The History of the Milwaukee Clipper
Unlike its two sisters ships, the Milwaukee Clipper still survives. You can even tour it.
In the early 1900s three elegant sister ships sailed the Great Lakes, the Tionesta, the Juniata, and the Octorara. One of them, renamed the S.S. Milwaukee Clipper, would serve its namesake city from 1941 to 1970.
A lot can happen to a ship in nearly seven decades – and a lot did.
The second of the three nearly identical ships built by the Anchor Line, the Juniata was launched on December 22, 1904, at Cleveland, Ohio. Placed in service between Buffalo, New York, and Duluth, Minnesota, the 361-foot Juniata carried 350 passengers on three decks and 3,500 tons of cargo in its holds. The 3,000 horsepower quadruple-expansion steam engine was an uncommon design and state-of-the-art for its time. It gave the Juniata a top speed of 18 knots – just over 20 miles an hour.
The Juniata’s hull was riveted steel but its passenger decks were made of wood and its elegant staterooms and public areas gleamed with polished oak and mahogany.
In 1934, a minor fire broke out on the four-year-old passenger liner Morro Castle in the Atlantic Ocean. In a startlingly short amount of time, the ship was fully engulfed and 137 passengers and crew members were dead. Stringent safety rules were adopted in the wake of the disaster including a requirement that ships be made of fire-resistant materials.
The Anchor Line sister ships with their beautiful woodwork did not meet the new regulations and their owner had no interest in undertaking an expensive rebuilding program in the midst of the Great Depression. All three were laid up in 1937.
For the Juniata, one chapter had ended but a new one was about to be written.
In 1940, the Wisconsin & Michigan Steamship Company purchased the ship and brought it to Manitowoc, Wisconsin. The wooden superstructure was removed and new steel passenger decks in Streamline Art Moderne style installed. The cargo area reconfigured to handle automobiles.

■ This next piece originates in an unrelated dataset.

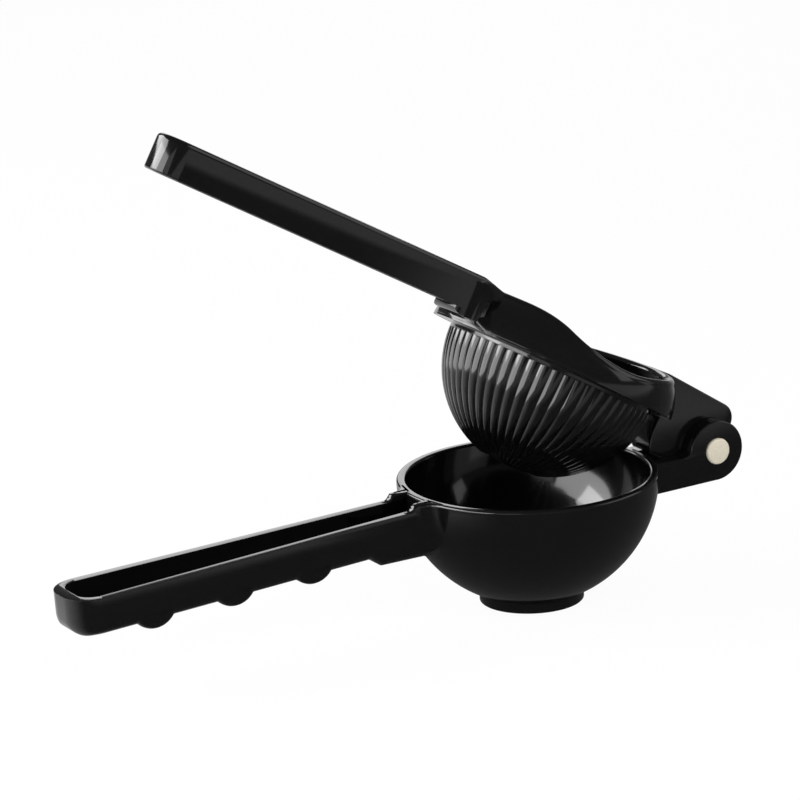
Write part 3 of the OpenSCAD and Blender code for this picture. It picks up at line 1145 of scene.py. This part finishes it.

After a million-dollar rebuild (the equivalent of $17.8 million today), the Juniata steamed into Milwaukee on the afternoon of June 2, 1941, and tied up at the Wisconsin & Michigan Steamship Company dock at 601 East Erie Street.
With dignitaries assembled, 16-year-old Patricia McKee of Detroit, daughter of Max McKee, one of the line’s directors, was handed a quart bottle of Wisconsin cream to rechristen the ship, Milwaukee Clipper.
Patricia swung the cream high and then brought it down with terrific force, shattering the bottle and showering cream over the guests of honor, including Wisconsin Governor Julius Heil, Milwaukee Mayor Carl Zeidler, and the directors of the steamship line.
The Milwaukee Sentinel described the christening as “brief but impressive.” The Milwaukee Journal reported, “[The dignitaries] fished out handkerchiefs and wiped off the drops and looked good-natured about it.”
The streamlined Clipper with its cream-speckled guests of honor then glided up the Milwaukee River, pausing at the Wisconsin Avenue bridge for a second rechristening ceremony, and on as far as State Street, cheered by thousands of onlookers lining the river.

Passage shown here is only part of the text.